WebAIM - Web Accessibility In Mind

E-mail List Archives

Does pdfGoHTML not recognize Actual Text?

for

From: Jonathan Metz
Date: Jul 18, 2013 8:46AM


I feel like an idiot for not having done pdfGoHTML sooner. At least that
way I’d know that the first page was somehow getting hidden from
everything! I ran it and it wasn’t picking up the two culprit paragraphs.
Redoing the OCR proved successful, to a point.

It appears as though the pdfGoHTML isn’t picking up the “Actual Text” of
the tag. I tried multiple approaches. If I use Actual Text at all, the
content is completely hidden. I’ve gone so far as to test what would
happen if I just made some of the text an image and applied the Actual
Text. However, if I use Alternate text, it shows up in the conversion.
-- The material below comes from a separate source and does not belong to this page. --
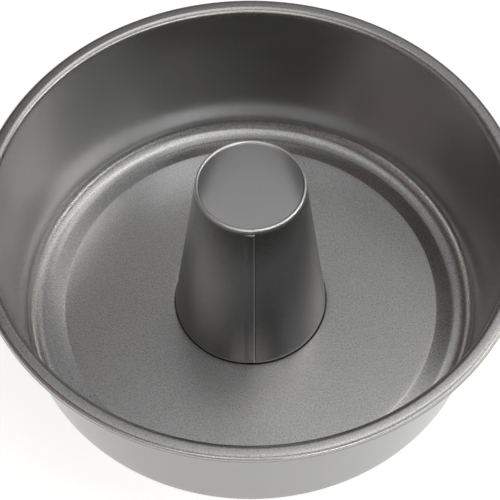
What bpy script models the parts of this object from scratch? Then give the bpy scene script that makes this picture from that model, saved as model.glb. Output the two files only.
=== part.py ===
"""Ring cake pan with plain walls: a drawn steel shell with a rolled rim, the wire that the
rim is rolled around, and a tapered tube of rolled sheet whose foot is crimped through the
floor. Metres, +Z up. The origin is on the pan's axis, on the surface that it stands on."""

import math

import bmesh
import bpy

# Sheets, wire and the clearance between pieces that touch
SHELL_SHEET = 0.0008
TUBE_SHEET = 0.0005
WIRE_RADIUS = 0.0013
FIT_GAP = 0.0003

# Shell: mouth, height and base
MOUTH_RADIUS = 0.1143       # inside the rim
PAN_HEIGHT = 0.0759         # standing surface to the top of the rim
STANDING_RADIUS = 0.0972    # outer edge of the flat ring that the pan stands on
STANDING_WIDTH = 0.0010     # width of that ring
BASE_FILLET = 0.0072        # inside radius of the bends on both sides of that ring
STEP_RUN = 0.0082           # width of the slope up to the floor disc
STEP_BEND = 0.0012          # rounding at the top of that slope
RIM_WIDTH = 0.0077          # from the mouth to the outside of the rim
RIM_BEND = 0.0029           # outside radius between the wall and the rim's flat top
RIM_END_GAP = 0.00035       # between the end of the rim's roll and the wall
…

At this point I’m just trying to deduce if pdfGoHTML is having this
problem, or if the file is still screwy. I tried to see if there was a
feature request option on Callas, but I couldn’t figure out where to look
for that regarding free software. It would be cool if it replaced the
error content that is tagged with Actual Text as the actual text that’s
supposed to be read. Of course, it might still do that but I’ve still got
a bad file regardless.

Any thoughts?

Jonathan